CHICAGO (CBS) -- Dozens of tenants at an Aurora apartment building will be locked out by Monday, as the city forces their landlord to repair a bevy of code violations that have left their building unsafe.

Many of those tenants are still searching for new homes, after only learning about the order to vacate this week.

According to documents provided by the city, building inspectors ordered the building at 480 Garfield Ave to be vacated on July 1, due to a laundry list of code violations. However, city documents indicate building management told tenants they could stay in the building without fixing the code violations, or obtaining an occupancy permit from the city.

Inspection records from the city reveal inspectors found several code violations this summer, including:

• A lack of working smoke detectors and carbon monoxide detectors throughout entire building;
• No working fire alarm system;
• Various electrical violations;
• Missing entrance/exit lighting;
• Missing or damaged panic hardware on stairwell and hallway access doors;
• Damaged locks on front and rear doors;
• Missing self-closing doors at corridor entrances and stairways;
• Damaged ceiling tiles;
• A fire hazard from plywood and particle board placed on stairwell railings and walls;
• Missing fire extinguishers.

According to records provided by the city, an administrative hearing officer on Thursday determined some or all of the violations have not been fixed, and the property is not in code compliance. The locks on the building will be changed on Monday, Sept. 9, and tenants must be escorted by management to retrieve any personal belongings inside.

Another hearing on the code violations has been scheduled for Sept. 12.

Like dozens of other tenants in the building, Ricky Damper was packing up his things to move elsewhere on Wednesday.

"I don't know what we're going to do," he said. "I'm very angry."

Many tenants say they were not warned until Monday that they'd have to be out of this complex by Sept. 9. Some said they never got the official warning.

"Someone told me, I didn't get no email no text no nothing," another resident said.

Residents paid their rent for September and have not received information about getting refunded.

The City of Aurora says back on June 12, a basement flood damaged electrical gear, resulting in a fire.

The owner tried to repair the former YMCA-turned-apartment complex after the damage, but it was not enough.

The building department says, on August 2, fire officials posted the building as unsafe. Days later a sign announcing it was unlawfully occupied was added; and, on Aug. 29, the fire alarm and smoke detectors were found not working.

The city said no one should have been living there from mid-June on.

"The signs been up about a month," a resident said.

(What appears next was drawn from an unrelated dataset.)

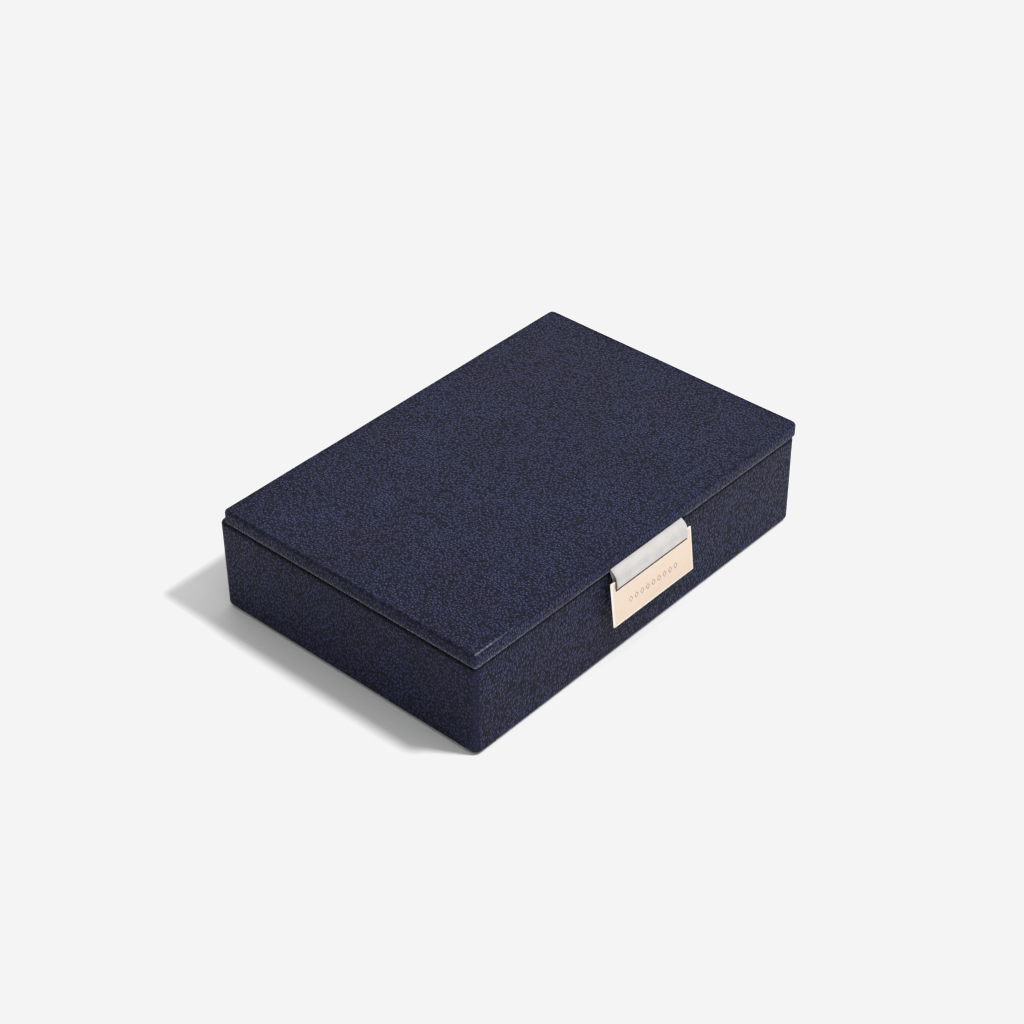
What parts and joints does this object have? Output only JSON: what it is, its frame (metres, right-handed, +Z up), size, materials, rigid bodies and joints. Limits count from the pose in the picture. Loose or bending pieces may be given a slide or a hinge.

The building department says the complex has seen multiple violations over the last couple of years, from trash to the elevator not in compliance.

A letter to tenants says the property owner will pay for a hotel stay through Monday, but dozens continue to look for a more permanent place.

"I have somewhere to go, but ain't nothing like having your own place, you know?" a resident said.

The property owner has refused to comment.